Companies like Sephora have mastered this with their Beauty Insider program, where spending thresholds unlock progressively better benefits and discounts. This encourages incremental spending while ensuring the business maintains profitability in each customer segment.

Personalization

Generic 20%-off promotions train customers to wait for sales. Personalized discounts, by contrast, create unique opportunities that feel special rather than routine.

Personalization can take many forms: offering discounts on items a customer has previously browsed, sending birthday promotions, or creating custom bundles based on purchase history. These targeted approaches typically achieve higher conversion rates with smaller discount percentages.

Amazon's "recommended for you" discounts exemplify this approach—they feel exclusive since they're based on your specific browsing patterns, yet they're precisely calculated to maximize the likelihood of conversion at the minimum necessary discount.

The data shows personalized promotions typically require 5-10% smaller discounts to achieve the same conversion rates as generic sales. That difference falls directly to the bottom line.

Seasonal and Timed Offers

Strategic timing transforms discounts from desperate margin sacrifices into calculated customer engagement tools. By linking promotions to meaningful dates like birthdays, anniversaries, or holidays, businesses add emotional resonance that makes even modest discounts feel more valuable.

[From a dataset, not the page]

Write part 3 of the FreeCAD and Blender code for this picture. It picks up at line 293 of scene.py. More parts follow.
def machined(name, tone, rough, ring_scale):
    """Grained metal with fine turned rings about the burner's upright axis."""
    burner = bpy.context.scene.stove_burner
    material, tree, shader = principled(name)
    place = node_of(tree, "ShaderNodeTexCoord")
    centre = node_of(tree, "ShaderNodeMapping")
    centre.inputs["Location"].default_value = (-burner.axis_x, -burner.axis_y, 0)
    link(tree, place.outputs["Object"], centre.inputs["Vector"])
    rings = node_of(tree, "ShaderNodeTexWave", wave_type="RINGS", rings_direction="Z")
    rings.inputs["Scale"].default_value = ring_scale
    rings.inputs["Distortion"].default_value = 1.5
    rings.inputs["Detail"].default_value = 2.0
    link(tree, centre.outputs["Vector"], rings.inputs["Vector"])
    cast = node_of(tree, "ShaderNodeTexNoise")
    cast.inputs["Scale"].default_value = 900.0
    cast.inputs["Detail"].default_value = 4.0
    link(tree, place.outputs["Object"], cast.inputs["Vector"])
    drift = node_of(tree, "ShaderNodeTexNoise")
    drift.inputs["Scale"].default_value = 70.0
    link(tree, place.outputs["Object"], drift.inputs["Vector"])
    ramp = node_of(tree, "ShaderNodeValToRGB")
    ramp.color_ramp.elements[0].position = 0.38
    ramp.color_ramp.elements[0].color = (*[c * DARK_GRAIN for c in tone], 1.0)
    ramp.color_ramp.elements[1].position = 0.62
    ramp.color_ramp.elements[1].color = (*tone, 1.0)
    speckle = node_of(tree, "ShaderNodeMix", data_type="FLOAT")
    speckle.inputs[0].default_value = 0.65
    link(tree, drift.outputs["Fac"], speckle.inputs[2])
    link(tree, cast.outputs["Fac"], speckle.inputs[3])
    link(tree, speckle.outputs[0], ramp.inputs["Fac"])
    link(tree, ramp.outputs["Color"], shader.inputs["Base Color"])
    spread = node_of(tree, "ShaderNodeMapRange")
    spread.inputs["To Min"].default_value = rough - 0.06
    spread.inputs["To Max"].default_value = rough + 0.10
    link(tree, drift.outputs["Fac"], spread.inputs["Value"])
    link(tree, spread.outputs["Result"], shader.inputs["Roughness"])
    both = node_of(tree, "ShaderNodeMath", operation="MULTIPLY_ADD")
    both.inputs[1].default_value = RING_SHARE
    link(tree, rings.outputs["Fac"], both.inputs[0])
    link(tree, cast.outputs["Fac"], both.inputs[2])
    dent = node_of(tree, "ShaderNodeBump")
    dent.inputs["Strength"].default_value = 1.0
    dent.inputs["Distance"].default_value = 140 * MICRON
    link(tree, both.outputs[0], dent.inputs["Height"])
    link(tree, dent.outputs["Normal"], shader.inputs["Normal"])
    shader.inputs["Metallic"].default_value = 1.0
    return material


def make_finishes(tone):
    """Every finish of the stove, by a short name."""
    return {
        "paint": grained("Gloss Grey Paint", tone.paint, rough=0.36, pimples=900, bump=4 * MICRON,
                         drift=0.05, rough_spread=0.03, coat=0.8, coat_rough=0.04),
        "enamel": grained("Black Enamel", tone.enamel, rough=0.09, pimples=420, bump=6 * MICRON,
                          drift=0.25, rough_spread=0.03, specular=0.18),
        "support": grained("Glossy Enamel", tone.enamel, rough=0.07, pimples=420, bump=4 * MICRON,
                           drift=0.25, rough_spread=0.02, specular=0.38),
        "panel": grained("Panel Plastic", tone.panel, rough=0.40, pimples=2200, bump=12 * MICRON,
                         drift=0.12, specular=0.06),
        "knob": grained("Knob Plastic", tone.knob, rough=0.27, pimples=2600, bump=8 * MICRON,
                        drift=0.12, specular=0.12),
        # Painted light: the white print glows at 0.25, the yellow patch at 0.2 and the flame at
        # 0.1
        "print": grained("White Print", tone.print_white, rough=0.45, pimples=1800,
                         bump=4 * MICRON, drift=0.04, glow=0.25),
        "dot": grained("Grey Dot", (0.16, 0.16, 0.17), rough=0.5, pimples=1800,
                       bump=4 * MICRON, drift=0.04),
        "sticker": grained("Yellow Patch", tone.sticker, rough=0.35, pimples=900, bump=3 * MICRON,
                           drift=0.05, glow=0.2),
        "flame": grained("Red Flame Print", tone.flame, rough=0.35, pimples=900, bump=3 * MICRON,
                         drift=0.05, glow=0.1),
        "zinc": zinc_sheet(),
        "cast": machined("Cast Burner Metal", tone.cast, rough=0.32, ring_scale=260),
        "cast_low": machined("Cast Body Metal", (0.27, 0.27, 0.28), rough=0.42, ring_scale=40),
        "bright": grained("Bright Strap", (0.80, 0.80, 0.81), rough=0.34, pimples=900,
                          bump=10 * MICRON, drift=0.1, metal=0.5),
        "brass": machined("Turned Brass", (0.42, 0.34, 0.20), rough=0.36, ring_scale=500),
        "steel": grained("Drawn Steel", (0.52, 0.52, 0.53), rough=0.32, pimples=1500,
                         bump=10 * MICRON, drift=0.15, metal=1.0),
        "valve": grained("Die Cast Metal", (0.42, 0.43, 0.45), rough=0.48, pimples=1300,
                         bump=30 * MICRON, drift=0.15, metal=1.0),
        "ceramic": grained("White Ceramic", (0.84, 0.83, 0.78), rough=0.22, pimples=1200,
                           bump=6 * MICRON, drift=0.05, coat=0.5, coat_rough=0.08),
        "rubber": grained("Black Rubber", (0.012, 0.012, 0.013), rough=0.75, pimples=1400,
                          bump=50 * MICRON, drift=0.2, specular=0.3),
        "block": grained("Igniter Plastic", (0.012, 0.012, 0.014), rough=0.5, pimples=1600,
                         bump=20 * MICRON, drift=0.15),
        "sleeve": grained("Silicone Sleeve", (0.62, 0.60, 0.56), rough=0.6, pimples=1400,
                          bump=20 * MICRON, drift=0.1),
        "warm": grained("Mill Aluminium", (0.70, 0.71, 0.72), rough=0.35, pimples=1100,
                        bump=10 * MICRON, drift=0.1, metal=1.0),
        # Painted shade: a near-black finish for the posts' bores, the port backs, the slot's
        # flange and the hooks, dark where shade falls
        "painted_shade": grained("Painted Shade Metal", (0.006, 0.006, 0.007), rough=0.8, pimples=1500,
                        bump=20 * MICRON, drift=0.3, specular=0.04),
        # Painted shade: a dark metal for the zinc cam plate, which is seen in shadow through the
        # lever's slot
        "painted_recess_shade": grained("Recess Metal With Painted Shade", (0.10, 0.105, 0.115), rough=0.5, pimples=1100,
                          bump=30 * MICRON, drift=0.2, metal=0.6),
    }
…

Unlike perpetual sales that cannibalize regular-priced purchases, time-bound promotions create natural purchasing cycles. A customer who receives a birthday discount in March won't delay a needed purchase in July just because they know another discount will eventually arrive. These calendar-based promotions also help businesses manage inventory and cash flow predictably. Retailers can plan their promotional calendar to boost sales during traditionally slow periods or to accelerate inventory turnover before new merchandise arrives.

Cosmetics retailer Ulta, for instance, sends birthday month discounts that drive store visits during what would otherwise be unpredictable times, spreading customer traffic more evenly throughout the year while creating positive associations with their brand.

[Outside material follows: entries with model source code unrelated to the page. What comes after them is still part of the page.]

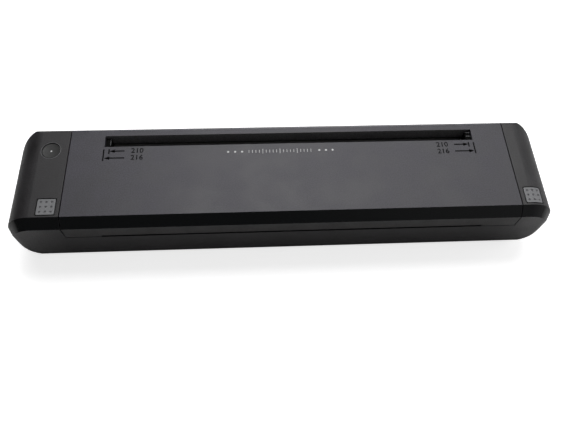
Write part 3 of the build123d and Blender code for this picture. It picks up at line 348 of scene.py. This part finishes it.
# plain plastics, rubber and print
moulded = {
    "edgeRadius": 0.25 * mm,
    # paler along edges: partly wear, partly a painted highlight
    "wornAndGlint": (1.5, 0.02),  # gain and lift of the colour along edges
    "roughSpread": 0.06,
    "bumpDepth": 0.02 * mm,
}


def plainPlastic(
    name, colour, roughness, grainScale=2500.0, bump=0.3, contrast=0.12, specular=0.4, wearAndGlint=0.15
):
    material, tree, shader = startMaterial(name)
    grain = placeGroup(tree, grainGroup, {"Grain Scale": grainScale})
    rim = placeGroup(tree, edgeGroup, {"Radius": moulded["edgeRadius"]})
    tone = mixColours(tree, grain["Tone"], scaled(colour, 1 - contrast), scaled(colour, 1 + contrast))
    # edges are paler, partly from wear and partly as a painted highlight
    wornAndGlint = mathOf(tree, "MULTIPLY", rim["Edge"], wearAndGlint)
    tone = mixColours(tree, wornAndGlint, tone, scaled(colour, *moulded["wornAndGlint"]))
    tree.links.new(tone, shader.inputs["Base Color"])
    spread = moulded["roughSpread"]
    rough = rangeOf(tree, grain["Speckle"], speckSpan, (roughness - spread, roughness + spread))
    tree.links.new(rough, shader.inputs["Roughness"])
    shader.inputs["Specular IOR Level"].default_value = specular
    addBump(tree, shader, grain["Height"], bump, moulded["bumpDepth"], rim["Normal"])
    return material


plastics = {
    "padPlastic": {"colour": shade(0.18, (0.98, 0.99, 1.03)), "roughness": 0.45},
    "dotPlastic": {"colour": shade(0.12, (0.98, 0.99, 1.03)), "roughness": 0.55, "specular": 0.2},
    "keyPlastic": {"colour": shade(0.031), "roughness": 0.5, "specular": 0.34},
    "lampPlastic": {"colour": shade(0.75), "roughness": 0.3, "bump": 0.0},
    "innerPlastic": {"colour": shade(0.12), "roughness": 0.5},
    "guidePlastic": {"colour": shade(0.004), "roughness": 0.7, "specular": 0.07, "wearAndGlint": 0.05},
    "chipPlastic": {"colour": shade(0.016), "roughness": 0.45},
    "acetal": {"colour": shade(0.66, (1.0, 0.98, 0.93)), "roughness": 0.38, "bump": 0.1, "contrast": 0.04},
    # painted shade: near-black matter for the ring that stands for the shade in the key's gap
    "gapShadeRubber": {"colour": shade(0.006), "roughness": 0.8, "specular": 0.1},
    "footRubber": {"colour": shade(0.012), "roughness": 0.75, "grainScale": 1500.0, "bump": 0.8, "wearAndGlint": 0.3},
    "rollerRubber": {"colour": shade(0.016), "roughness": 0.62, "grainScale": 4000.0, "bump": 0.5},
    "darkInk": {"colour": shade(0.008), "roughness": 0.85, "bump": 0.0, "specular": 0.04, "wearAndGlint": 0.0},
    "whiteInk": {"colour": shade(0.72), "roughness": 0.6, "bump": 0.0, "specular": 0.2, "wearAndGlint": 0.0},
    "heaterGlaze": {"colour": (0.09, 0.045, 0.03), "roughness": 0.12, "bump": 0.05, "contrast": 0.03},
    "glazedCeramic": {"colour": (0.62, 0.6, 0.53), "roughness": 0.15, "bump": 0.05, "contrast": 0.03},
    "cellSleeve": {"colour": (0.02, 0.09, 0.24), "roughness": 0.25, "bump": 0.1},
    "redInsulation": {"colour": (0.32, 0.015, 0.012), "roughness": 0.35, "bump": 0.1},
    "greyInsulation": {"colour": shade(0.2), "roughness": 0.4, "bump": 0.1},
    "cableFilm": {"colour": shade(0.68), "roughness": 0.3, "bump": 0.1},
}


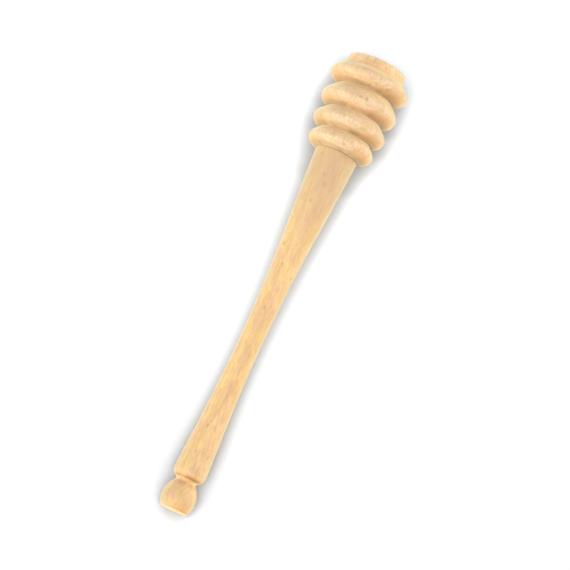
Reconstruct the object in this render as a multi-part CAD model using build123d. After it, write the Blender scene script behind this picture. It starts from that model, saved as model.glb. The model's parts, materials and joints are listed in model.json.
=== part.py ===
from build123d import *
import os
from math import atan, cos, radians, sin, tan

# Honey dipper of turned beech, built from two pieces of wood.
# The handle carries a hanging knob, a neck, a slim grip and a round tenon, all turned in one.
# The head carries four rounded ribs that hold honey in the grooves between them, and a short end boss.
# The tenon is glued into a blind socket in the head, and the handle's shoulder butts on the head's foot.
# Both outlines are drawn along +X from the knob's flat end, with the radius along +Y, and turned about X.
# The finished dipper is then laid down as it lies on a table, on its knob and its wide ribs.
# Sizes are in millimetres. The origin is the bottom centre of the dipper's box.

# Knob at the handle's free end
knob_end_radius = 4.4
knob_bevel_length = 1.3
knob_bevel_radius = 5.07
knob_crest_place = 3.9
knob_radius = 5.65
knob_length = 9.55

# Neck between the knob and the grip
neck_radius = 3.4
neck_width = 0.75

# Grip, from its rounded butt past its slim waist to the shoulder under the head
butt_rounding = 3.3
butt_corner_share = 0.28
butt_radius = 5.42
taper_length = 20.0
waist_place = 58.0
waist_radius = 3.74
flare_radius = 5.15
flare_length = 18.0
shoulder_rounding = 12.0
shoulder_place = 127.3
shoulder_radius = 7.14
shoulder_edge = 0.25

# Tenon and its socket
tenon_radius = 4.0
tenon_length = 20.0
tenon_bevel = 0.6
glue_gap = 0.05
socket_pocket = 1.0
drill_point_angle = 118.0

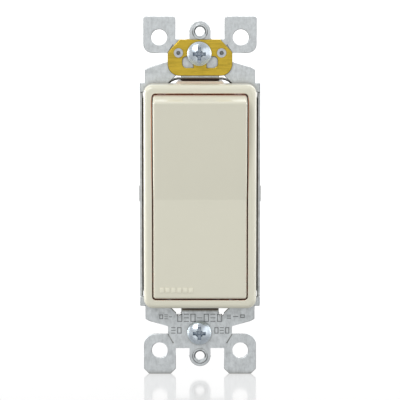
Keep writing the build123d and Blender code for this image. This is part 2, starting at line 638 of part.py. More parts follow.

Implementing Effective Discount Campaigns

Most small businesses run discounts just because everyone else does. But without a strategy, you’re throwing money away. A good discount campaign isn’t about lowering prices. It’s about controlling the buying decision. Here’s how to do it right.

Clear Goals


Before running any promotion, ask yourself why you’re doing it. Are you trying to increase sales? Move slow inventory? Get new customers? The more specific your goal, the easier it is to measure success. A discount with no purpose is just a price cut.

Testing and Analysis


Never assume a discount will work just because it sounds good. A/B tests test different discount types and track what drives the most revenue. E.g. percentage off, dollar amount, free shipping. The best promotions come from data, not guesswork.

Communication Strategies

The way you announce a discount matters just as much as the discount itself. If you train customers to expect constant sales, they’ll stop buying at full price. Use urgency, exclusivity, and the right timing to make each promotion feel like an event rather than a routine.

A smart discount strategy doesn’t just get people to buy. It gets them to buy now without expecting a deal every time.




Conclusion

Running discount campaigns isn’t just about slashing prices. It’s about making your promotions work strategically to achieve long-term growth. Whether you’re trying to drive sales, clear inventory, or attract new customers, clarity and precision are key.

Testing different approaches and analyzing the results ensures you’re making informed decisions and not relying on guesswork. And, when it comes to communication, it’s vital to create urgency without overloading your customers with constant deals.

The right discount strategy can give your business a real edge. But only if you approach it with the same thoughtfulness as any other marketing effort. Run your promotions with purpose, measure what works, and keep refining. Your customers will notice and so will your bottom line.